Although many successful vaccines exist, effective vaccines against important diseases such as HIV, malaria and dengue are still lacking. Vaccine development requires a better understanding of how to elicit strong memory responses. The contribution of innate immunity to memory immunity is currently not well understood, but work in our laboratory has demonstrated that mutants of vaccinia virus (VACV) that lack innate immune inhibitory genes are more immunogenic and efficacious vaccines. These data highlight the importance of innate immunity in shaping immune memory and can be used not only to design more effective vaccines based on VACV vectors, but also to enhance current understanding of how stimulating innate immunity positively impacts on vaccine design in general.

We have demonstrated already that removal of specific immunomodulators can improve either the CD8+ T-cell or the NK-cell memory responses to immunisation. The question we will address in this study is how does the removal of these innate immune inhibitors from VACV improve memory immunity? Our hypothesis is that in the absence of innate immunomodulators the cytokine, and hence cellular, environment following vaccination is altered in a way that positively impacts on development of memory immune responses. We will characterise the immune response in detail shortly after VACV vaccination. First, we will measure which cells are infected and what cytokines are produced. Then we will determine which cells are recruited to the site of vaccination, what is their activation state and how they present antigen to activate T and B-cells. By comparing these parameters following infection with wild-type versus mutant VACVs lacking inhibitors of innate immunity we will correlate differences with enhanced immunological protection. Finally, we will use this information to improve vaccine design.

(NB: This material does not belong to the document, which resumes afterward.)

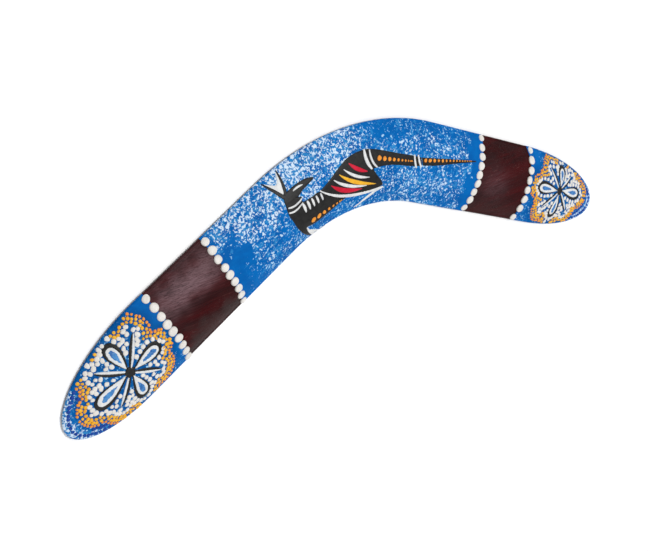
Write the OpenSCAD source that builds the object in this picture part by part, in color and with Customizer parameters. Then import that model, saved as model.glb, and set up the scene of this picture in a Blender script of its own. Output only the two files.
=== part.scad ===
// Painted wooden boomerang.
// A flat-bottomed, dome-topped bent blank of one board, with hand-painted layers on the top.
// Units are millimetres. The underside lies on z = 0, the wing tips point along x,
// and the outside of the elbow points along +y.

/* [Blank] */
// Half the width of the blade, measured across the arm
half_w = 23.75; // [18:0.25:30]
// Height of the crown of the dome above the underside
crown_h = 9; // [6:0.5:14]
// Radius that rounds the thin edge of the blade
edge_r = 1.3; // [0.8:0.1:2]
// Radius of the middle line of the elbow
elbow_r = 128.7; // [90:0.1:180]
// Angle each arm falls away from the line between the tips
arm_angle = 24.6; // [15:0.1:40]
// Length of the straight part of each arm
arm_len = 97; // [60:1:150]
// Length of the rounded end of the left arm
tip_left = 55; // [30:0.5:90]
// Length of the rounded end of the right arm
tip_right = 72.5; // [30:0.5:90]
// How far the left end leans towards the inside edge, per unit of width
lean_left = 0.42; // [0:0.01:0.5]
// How far the right end leans towards the inside edge, per unit of width
lean_right = 0.37; // [0:0.01:0.5]

/* [Paint] */
// Thickness of the blue ground coat
coat = 0.2; // [0.1:0.05:0.5]
// Thickness of each painted figure laid on the ground coat
film_t = 0.25; // [0.1:0.05:0.6]
// Height of the raised dots in the four rows across the arms
row_dot_h = 0.9; // [0.4:0.1:1.5]
// Radius of the raised dots in the four rows across the arms
row_dot_r = 2.45; // [1.5:0.05:2.6]
// Number of raised dots in a row across an arm, one less in the outer row of the right arm
row_dots = 9; // [5:1:9]
// Height of the small dots of the tip pattern
small_dot_h = 0.45; // [0.2:0.05:0.8]
// Height the ground coat stops above the underside
coat_edge = 2.8; // [0.1:0.1:3]

/* [Bands] */
// Distance along the left arm from the elbow middle to the outer dot row
row_left_out = 137.3; // [110:0.1:145]
// Distance along the left arm from the elbow middle to the inner dot row
row_left_in = 95.9; // [70:0.1:105]
// Distance along the right arm from the elbow middle to the inner dot row
row_right_in = 99.2; // [70:0.1:105]
// Distance along the right arm from the elbow middle to the outer dot row
row_right_out = 147.6; // [110:0.1:150]

/* [Hidden] */
$fn = 96;

// paint and wood colours
wood = [0.24, 0.09, 0.07];
blue = [0.02, 0.38, 0.76];
deep_blue = [0.02, 0.22, 0.58];
white = [0.92, 0.91, 0.88];
black = [0.07, 0.07, 0.07];
orange = [0.90, 0.52, 0.10];
yellow = [0.93, 0.66, 0.08];
red = [0.80, 0.05, 0.12];

// the dome is one circle arc over the blade, down to the rounded edge
rise = crown_h - 2 * edge_r;
flat_w = half_w - edge_r;
dome_r = (flat_w * flat_w + rise * rise) / (2 * rise);
dome_z = crown_h - dome_r;
elbow_u = elbow_r * arm_angle * PI / 180;
tip_u = elbow_u + arm_len;
// moves the drawing frame so the finished part is centred on the origin
centre_x = -7.97;
centre_y = 33.83;
// the ground coats run on under the raised dots this far
under_dots = 1.5;
// the last dot of a row across an arm stands this far in from the rounded edge
row_margin = 0.95;
// a spike with its black edge: half its width, and how far its middle lies to the black side
spike_half_w = 1.4;
spike_lean = 0.35;
joint_gap = 0.01;
fig = coat + film_t;
detail = coat + 2 * film_t;
// the kangaroo is drawn from a point this far below the middle line of the elbow
figure_drop = 22.6;
// radii of the small dots of each colour
white_r = 1;
yellow_r = 0.85;
orange_r = 0.75;
blue_r = 0.85;

function tip_len(side) = side < 0 ? tip_left : tip_right;
function lean(side) = side < 0 ? -lean_left : -lean_right;

// ---------- the body, grown outwards by g ----------
module half_profile(g = 0) {
    intersection() {
        translate([0, dome_z]) circle(dome_r + g);
        square([flat_w, crown_h + g + 1]);
    }
    intersection() {
        translate([flat_w, edge_r]) circle(edge_r + g);
        translate([flat_w, 0]) square([edge_r + g + 1, 2 * edge_r + g + 1]);
    }
}

module profile(g = 0) {
    half_profile(g);
    mirror([1, 0]) half_profile(g);
}

// children drawn along an arm: x runs out from the elbow middle, y to the outside edge
module along(side) {
    mirror([side < 0 ? 1 : 0, 0, 0])
        translate([0, -elbow_r, 0])
            rotate([0, 0, -arm_angle])
                translate([-elbow_u, elbow_r, 0])
                    children();
}

module elbow(g = 0) {
    translate([0, -elbow_r, 0])
        rotate([0, 0, 90 - arm_angle])
            rotate_extrude(angle = 2 * arm_angle)
                translate([elbow_r, 0]) profile(g);
}

module arm(side, g = 0) {
    along(side) difference() {
        translate([elbow_u, 0, 0])
            rotate([90, 0, 90])
                linear_extrude(arm_len + half_w) profile(g);
        translate([tip_u, 0, -5])
            rotate([0, 0, atan(-lean(side))])
                translate([0, -80, 0]) cube([80, 160, 40]);
    }
}

module tip(side, g = 0) {
    stretch = (tip_len(side) + g) / (half_w + g);
    along(side)
        translate([tip_u, 0, 0])
            multmatrix([[stretch, lean(side), 0, 0], [0, 1, 0, 0], [0, 0, 1, 0], [0, 0, 0, 1]])
                rotate([0, 0, -90])
                    rotate_extrude(angle = 180) half_profile(g);
}

module centred() {
    translate([centre_x, centre_y, 0]) children();
}

// ---------- paint layers between two growths of the body ----------
// a layer that runs on past the end of the elbow or of an arm has a hairline joint there
module elbow_sector() {
    reach = 220;
    w = arm_angle - joint_gap / elbow_r * 57.3;
    corner = [reach * sin(w), reach * cos(w)];
    translate([0, -elbow_r])
        polygon([[0, 0], corner, [0, reach], [-corner.x, corner.y]]);
}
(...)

This is fundamentally a basic science project that will advance the understanding of the immune response to virus infection but can contribute more broadly to improvements in human health by assisting our ability to improve the design of future vaccines. This study will further the academic discipline through contributing to the training of researchers skilled in a wide range of techniques. The research assistant and postdoc will acquire new expertise in molecular biological, immunological and virological research that would be widely applicable in the UK biotech industry as well as contributing to training and teaching other laboratory members, such as PhD students. The PhD students in the lab over the course of the grant will also acquire both specialised and transferable skills. These lab members will improve other transferable skills via presentations and networking opportunities at conferences and writing papers and reports during the course of the grant.

Our findings will be disseminated in open access peer-reviewed journals, presentations at suitable scientific conferences, such as the Cambridge Immunology Forum, the Gordon conference on animal cells and viruses as well as other meetings that are relevant to the results of the research project. Additionally, we will advertise on-line the key facts from our research on our website that will link to any publications and will notify of MRC support. Such information will be provided in lay terms as well as more technically in such that it is suitable for all interested parties.

As a method to improve public engagement BF is a Science/Technology/Engineering and Maths (STEM) Ambassador allowing opportunities to interact with and to present this work to young people. The research assistant and postdoc will be encouraged to engage in such activities and coached by the applicant where necessary.